Government is determined to have a digital Property Addressing System as well as a National Identification System by the end of the year, Vice President Dr Mahamudu Bawumia has indicated.
In line with this, provision will be made for the two systems in the maiden Nana Akufo-Addo government budget to be presented next month.
At a meeting with key stakeholders including Minister for Local Government and Rural Development, Hajia Alima Mahama, on Monday February 6, 2017, the Vice President announced the formation of two committees – Legal and Technical – to undertake the necessary legal, logistical and financial consultation, and design a roadmap for implementation.
The committees have two weeks to submit their reports, with the financial implications to be factored into the 2017 budget.
In Ghana today, MMDAs and other state agencies such as Electricity Company of Ghana, Ghana Water Company, Lands Commission and Ghana Post all have different ways of identifying properties, hinged on different technologies. The Akufo-Addo government has identified the implementation of a digital addressing system as key to harmonising all such systems into a single data resource to aid national planning and economic development.
In opening remarks at the meeting, Vice President Bawumia emphasized that in addition to unique identification for individuals, Ghana needs unique identification for properties, using the appropriate technology, to speed up efforts to formalize the economy.
“The technology exists.
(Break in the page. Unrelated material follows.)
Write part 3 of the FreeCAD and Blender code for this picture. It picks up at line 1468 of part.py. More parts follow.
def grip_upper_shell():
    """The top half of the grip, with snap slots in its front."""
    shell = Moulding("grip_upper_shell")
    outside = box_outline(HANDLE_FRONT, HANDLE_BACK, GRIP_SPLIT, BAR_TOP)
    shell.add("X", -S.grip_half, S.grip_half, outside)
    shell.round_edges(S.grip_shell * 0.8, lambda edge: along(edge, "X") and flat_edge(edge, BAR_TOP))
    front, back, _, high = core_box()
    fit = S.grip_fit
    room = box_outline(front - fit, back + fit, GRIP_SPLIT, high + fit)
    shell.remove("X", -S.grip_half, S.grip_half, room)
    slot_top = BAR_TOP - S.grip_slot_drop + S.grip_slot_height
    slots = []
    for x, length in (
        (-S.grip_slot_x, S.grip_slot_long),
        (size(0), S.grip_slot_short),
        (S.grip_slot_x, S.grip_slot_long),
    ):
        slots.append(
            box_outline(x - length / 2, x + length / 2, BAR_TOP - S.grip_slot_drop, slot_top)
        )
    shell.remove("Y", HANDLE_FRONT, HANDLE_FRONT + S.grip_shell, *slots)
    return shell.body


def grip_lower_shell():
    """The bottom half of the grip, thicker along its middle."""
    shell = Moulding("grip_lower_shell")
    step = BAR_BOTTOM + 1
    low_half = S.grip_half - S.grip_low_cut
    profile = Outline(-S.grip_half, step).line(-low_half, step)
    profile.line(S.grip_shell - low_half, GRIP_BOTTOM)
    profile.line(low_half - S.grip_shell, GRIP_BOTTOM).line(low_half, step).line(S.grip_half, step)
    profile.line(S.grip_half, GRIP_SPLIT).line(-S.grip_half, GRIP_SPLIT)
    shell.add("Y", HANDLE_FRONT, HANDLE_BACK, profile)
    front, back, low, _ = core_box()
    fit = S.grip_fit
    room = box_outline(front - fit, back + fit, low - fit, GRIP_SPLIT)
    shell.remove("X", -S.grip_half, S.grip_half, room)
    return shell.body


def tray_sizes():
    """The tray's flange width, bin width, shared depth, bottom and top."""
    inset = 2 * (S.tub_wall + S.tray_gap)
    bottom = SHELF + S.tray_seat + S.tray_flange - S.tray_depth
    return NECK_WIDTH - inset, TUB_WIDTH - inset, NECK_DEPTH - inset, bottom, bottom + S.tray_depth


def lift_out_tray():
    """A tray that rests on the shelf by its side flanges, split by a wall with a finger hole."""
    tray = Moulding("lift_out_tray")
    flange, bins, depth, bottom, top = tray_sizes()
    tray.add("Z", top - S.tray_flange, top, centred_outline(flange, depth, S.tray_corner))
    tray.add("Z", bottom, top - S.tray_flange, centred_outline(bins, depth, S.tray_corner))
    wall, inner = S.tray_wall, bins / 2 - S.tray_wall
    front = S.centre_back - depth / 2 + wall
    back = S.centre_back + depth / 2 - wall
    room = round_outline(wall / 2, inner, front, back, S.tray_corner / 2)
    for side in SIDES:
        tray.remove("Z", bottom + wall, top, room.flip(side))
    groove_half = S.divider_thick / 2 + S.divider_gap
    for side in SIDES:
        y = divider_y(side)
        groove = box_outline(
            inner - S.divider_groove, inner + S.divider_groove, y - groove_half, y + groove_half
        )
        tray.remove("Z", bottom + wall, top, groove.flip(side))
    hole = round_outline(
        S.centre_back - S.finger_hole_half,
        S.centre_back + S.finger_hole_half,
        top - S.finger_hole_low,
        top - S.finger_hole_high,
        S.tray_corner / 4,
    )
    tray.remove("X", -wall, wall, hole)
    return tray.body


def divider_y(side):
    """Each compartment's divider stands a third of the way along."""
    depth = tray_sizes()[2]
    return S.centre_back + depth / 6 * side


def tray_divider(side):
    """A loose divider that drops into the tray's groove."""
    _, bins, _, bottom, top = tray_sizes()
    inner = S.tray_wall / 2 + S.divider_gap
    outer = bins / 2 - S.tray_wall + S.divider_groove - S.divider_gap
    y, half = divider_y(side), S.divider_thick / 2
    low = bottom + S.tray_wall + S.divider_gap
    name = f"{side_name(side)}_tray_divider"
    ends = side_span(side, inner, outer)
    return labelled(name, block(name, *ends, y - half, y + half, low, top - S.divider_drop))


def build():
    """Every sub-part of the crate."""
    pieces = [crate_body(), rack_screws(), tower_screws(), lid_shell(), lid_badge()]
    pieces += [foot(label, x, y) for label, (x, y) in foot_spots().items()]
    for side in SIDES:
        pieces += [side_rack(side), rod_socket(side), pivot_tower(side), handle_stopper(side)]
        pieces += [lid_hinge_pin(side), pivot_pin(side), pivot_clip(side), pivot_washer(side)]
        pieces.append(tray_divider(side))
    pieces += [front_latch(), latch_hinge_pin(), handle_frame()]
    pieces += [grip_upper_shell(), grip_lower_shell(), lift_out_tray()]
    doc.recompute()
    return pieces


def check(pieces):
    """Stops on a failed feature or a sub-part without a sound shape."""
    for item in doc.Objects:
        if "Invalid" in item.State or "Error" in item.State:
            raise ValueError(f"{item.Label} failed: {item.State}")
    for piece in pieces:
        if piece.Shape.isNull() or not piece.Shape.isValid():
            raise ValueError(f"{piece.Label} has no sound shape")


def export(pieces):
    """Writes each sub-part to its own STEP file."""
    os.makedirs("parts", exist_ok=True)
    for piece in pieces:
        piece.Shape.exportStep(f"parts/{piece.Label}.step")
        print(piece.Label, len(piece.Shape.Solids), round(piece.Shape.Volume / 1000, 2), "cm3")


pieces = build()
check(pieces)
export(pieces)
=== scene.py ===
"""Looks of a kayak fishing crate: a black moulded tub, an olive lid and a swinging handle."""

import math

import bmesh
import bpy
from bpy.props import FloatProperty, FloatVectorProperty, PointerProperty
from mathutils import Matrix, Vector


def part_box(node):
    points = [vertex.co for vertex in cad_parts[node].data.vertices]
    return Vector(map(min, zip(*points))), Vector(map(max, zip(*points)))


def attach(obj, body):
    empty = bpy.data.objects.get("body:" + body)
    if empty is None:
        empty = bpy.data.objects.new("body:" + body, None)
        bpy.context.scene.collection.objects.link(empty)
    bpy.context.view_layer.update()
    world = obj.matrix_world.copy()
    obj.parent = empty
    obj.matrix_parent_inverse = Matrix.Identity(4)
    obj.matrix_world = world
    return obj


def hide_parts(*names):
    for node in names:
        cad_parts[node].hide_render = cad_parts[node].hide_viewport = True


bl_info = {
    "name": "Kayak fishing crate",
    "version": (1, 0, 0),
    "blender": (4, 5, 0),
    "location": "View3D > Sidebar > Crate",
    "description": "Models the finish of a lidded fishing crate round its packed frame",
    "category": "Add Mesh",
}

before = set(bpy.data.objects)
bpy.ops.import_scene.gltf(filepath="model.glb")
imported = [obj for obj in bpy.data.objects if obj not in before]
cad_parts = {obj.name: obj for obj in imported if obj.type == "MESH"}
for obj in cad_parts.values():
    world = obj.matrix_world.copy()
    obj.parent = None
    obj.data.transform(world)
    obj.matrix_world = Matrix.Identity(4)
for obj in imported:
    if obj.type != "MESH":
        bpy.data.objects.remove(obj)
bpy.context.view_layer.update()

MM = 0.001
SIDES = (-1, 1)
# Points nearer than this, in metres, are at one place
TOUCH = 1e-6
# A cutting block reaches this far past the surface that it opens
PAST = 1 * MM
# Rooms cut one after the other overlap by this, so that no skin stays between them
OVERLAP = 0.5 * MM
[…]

We need to leverage on them to leapfrog to the next generation of property addressing. This goal has to be achieved this year, in tandem with the National Identification System.
“It is clear where we’re headed. We’re going digital addressing. We can take advantage of existing systems and integrate into them.
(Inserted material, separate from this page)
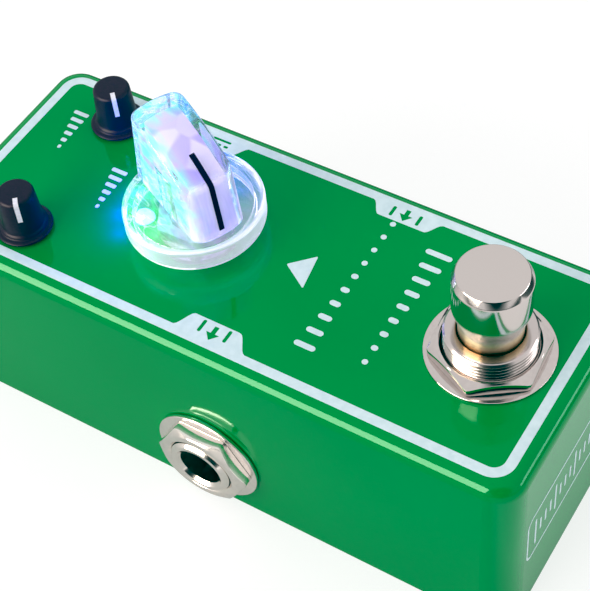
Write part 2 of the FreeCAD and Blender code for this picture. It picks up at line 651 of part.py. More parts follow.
def make_footswitch():
    """Stomp switch: barrel, cap with stem, nuts, frame, body with its spring, and terminals."""
    at = {"y": "-" + switch_back}
    spigot_end = "(-bushing_below - frame_thickness)"
    bore = "neck_radius + neck_gap"
    body = lathe("footswitch_bushing", [
        ("bushing_mouth_radius", "bushing_above"), ("bushing_radius - bushing_chamfer", "bushing_above"),
        ("bushing_radius", "bushing_above - bushing_chamfer"), ("bushing_radius", "-bushing_below"),
        ("spigot_radius", "-bushing_below"), ("spigot_radius", spigot_end), (bore, spigot_end),
        (bore, "bushing_above - bushing_mouth_depth"),
    ])
    keep(place(body, z="housing_height", **at), "footswitch_bushing")

    flange_top = "(-bushing_below - frame_thickness - flange_gap)"
    flange_bottom = "(%s - flange_thickness)" % flange_top
    body = lathe("footswitch_plunger", [
        (0, "cap_top"), ("cap_radius - cap_bevel_width", "cap_top"), ("cap_radius", "cap_top - cap_bevel_height"),
        ("cap_radius", "cap_bottom"), ("neck_radius", "neck_top"), ("neck_radius", flange_top),
        ("flange_radius", flange_top), ("flange_radius", flange_bottom), ("nose_radius", flange_bottom),
        ("nose_radius", flange_bottom + " - nose_length"), (0, flange_bottom + " - nose_length"),
    ])
    keep(place(body, z="housing_height", **at), "footswitch_plunger")

    hole = "bushing_radius + bushing_gap"
    body = ring("footswitch_washer", "stomp_washer_radius", hole, "stomp_washer_thickness")
    keep(place(body, z="housing_height", **at), "footswitch_washer")
    body = hex_nut("footswitch_nut", "stomp_nut_flats", hole, "stomp_nut_thickness")
    place(body, z="housing_height + stomp_washer_thickness", yaw=1, **at)
    bind(body, Placement__Rotation__Angle="stomp_nut_turn")
    keep(body, "footswitch_nut")
    body = ring("footswitch_lock_washer", "lock_washer_radius", hole, "lock_washer_thickness")
    keep(place(body, z=under_panel + " - lock_washer_thickness", **at), "footswitch_lock_washer")
    body = hex_nut("footswitch_inner_nut", "stomp_nut_flats", hole, "inner_nut_thickness", turned=False)
    nut_foot = under_panel + " - lock_washer_thickness - inner_nut_thickness"
    keep(place(body, z=nut_foot, **at), "footswitch_inner_nut")

    body = new_body("footswitch_frame")
    inside = "(switch_width / 2 + bushing_gap)"
    outside = "(switch_width / 2 + bushing_gap + frame_thickness)"
    sketch = outline(sketch_on(body, "XZ_Plane"), [
        (outside, "frame_thickness"), ("-" + outside, "frame_thickness"), ("-" + outside, "-frame_leg"),
        ("-" + inside, "-frame_leg"), ("-" + inside, 0), (inside, 0), (inside, "-frame_leg"),
        (outside, "-frame_leg"),
    ])
    pad(body, sketch, "frame_leg_width", midplane=True)
    sketch = rectangle(sketch_on(body, "XY_Plane"), "-switch_width / 2", "switch_width / 2", "-frame_length / 2",
                       "frame_length / 2")
    pad(body, sketch, "frame_thickness")
    sketch = circle(sketch_on(body, "XY_Plane"), "spigot_radius + bushing_gap")
    pocket(body, sketch, "frame_thickness", along_normal=True)
    keep(place(body, z="housing_height + " + spigot_end, **at), "footswitch_frame")

    case_top = "(housing_height - bushing_below - frame_thickness)"
    body = slab("footswitch_case", "-switch_width / 2", "switch_width / 2", "-switch_length / 2",
                "switch_length / 2", "-switch_height", 0)
    pocket(body, circle(sketch_on(body, "XY_Plane"), "switch_bore"), "switch_bore_depth")
    keep(place(body, z=case_top, **at), "footswitch_case")

    body = new_body("footswitch_spring")
    rest_length = "(switch_bore_depth - flange_gap - flange_thickness)"
    wire = []
    for k in range(WIRE_SIDES):
        angle = "%d deg" % ((k + 0.5) * 360 / WIRE_SIDES)
        wire.append(("spring_radius + spring_wire * cos(%s)" % angle,
                     "spring_wire + neck_gap / 2 + spring_wire * sin(%s)" % angle))
    coil = outline(sketch_on(body, "XZ_Plane"), wire)
    helix = body.newObject("PartDesign::AdditiveHelix", "footswitch_spring_coil")
    helix.Profile = coil
    helix.ReferenceAxis = (coil, ["V_Axis"])
    helix.Mode = "height-turns-angle"
    bind(helix, Height=rest_length + " - 2 * spring_wire - neck_gap", Turns="spring_turns")
    keep(place(body, z=case_top + " - switch_bore_depth", **at), "footswitch_spring")

    blades = []
    for across in (-1, 0, 1):
        for along in (-1, 0, 1):
            x = "(%d * terminal_pitch_across)" % across
            y = "(%d * terminal_pitch_along)" % along
            name = "footswitch_terminal_%d" % len(blades)
            blade = slab(name, x + " - terminal_width / 2", x + " + terminal_width / 2",
                         y + " - terminal_thickness / 2", y + " + terminal_thickness / 2",
                         "main_board_lift - pin_below", case_top + " - switch_height")
            blades.append(place(blade, **at))
    keep(group("footswitch_terminals", blades), "footswitch_terminals")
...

“We need to formalize our economy, and this (digital property addressing system) will be a major legacy that we will leave for generations to come.”
Participants at the meeting agreed that the digital property addressing system would have to be anchored on a comprehensive mapping of the entire country, an exercise which has been hampered by a lack of funds over the years.
The last time Ghana was comprehensively mapped was in 1974, according to officials of the Lands Commission, even though such mapping is supposed to be undertaken every five years. The Land Administration Project (LAP), which began in 2003, has been able to map only 10% of Ghana’s landmass.
Representatives of the Ghana Police Service, Electricity Company of Ghana, Lands Commission, Administrator of Stools, Postal Courier Service Regulatory, Tema Development Corporation, Survey and Mapping Division, Land Valuation Division, and Land Administration Project were present at the meeting.
Also present were representatives of the Forestry Commission, National Information Technology Agency (NITA), and Ghana Post Company.